Topic: Societal challenges for academic psychology
Recently there has been a lot of attention focused on perceived problems in the world of academic psychology. One issue that has found its way into the popular media is a number of cases of academic fraud. I am interested in investigating not only the statistical methods used to uncover fraud, but also in the consequences of academic misconduct and questionable research practices.
A lesser version of the same problem is publication bias. This type of bias, which comes in many forms, is not a form of misconduct by individual researches, but rather a result of a somewhat pathological state of the "current standards and practices" in academic publishing. While it is commonly recognized that publication bias is both pervasive and damaging to scientific progress, there is no agreed-upon strategy for combating it. I am interested in research that aims to uncover, undo, or prevent publication bias.

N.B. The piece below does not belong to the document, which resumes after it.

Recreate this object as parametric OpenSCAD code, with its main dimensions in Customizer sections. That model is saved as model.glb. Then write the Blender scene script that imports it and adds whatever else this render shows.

Finally, I am supportive of any graduate applicant who wishes to contribute to reproducibility, transparency, team science, or open science with novel quantitative methods.
Useful: Good knowledge of classical statistics, logic and philosophy of science
Topic: General-purpose implementations of computational algorithms
There exist in the statistical literature a number of highly useful algorithms, models and programming techniques that nevertheless find little use in practice. The reason for this, presumably, is that researchers rarely have the time to invest in learning about new models, and certainly not to build and test software implementations of those models and algorithms. However, the field is advanced by the application of state-of-the-art methods, and providing accessible and user-friendly tools for other researchers is good practice for any modeler.
Useful: Background in computer science, good programming skills, knowledge of linear algebra or stochastic calculus, knowledge of sampling algorithms like Gibbs, Metropolis, particle swarm optimization, etc.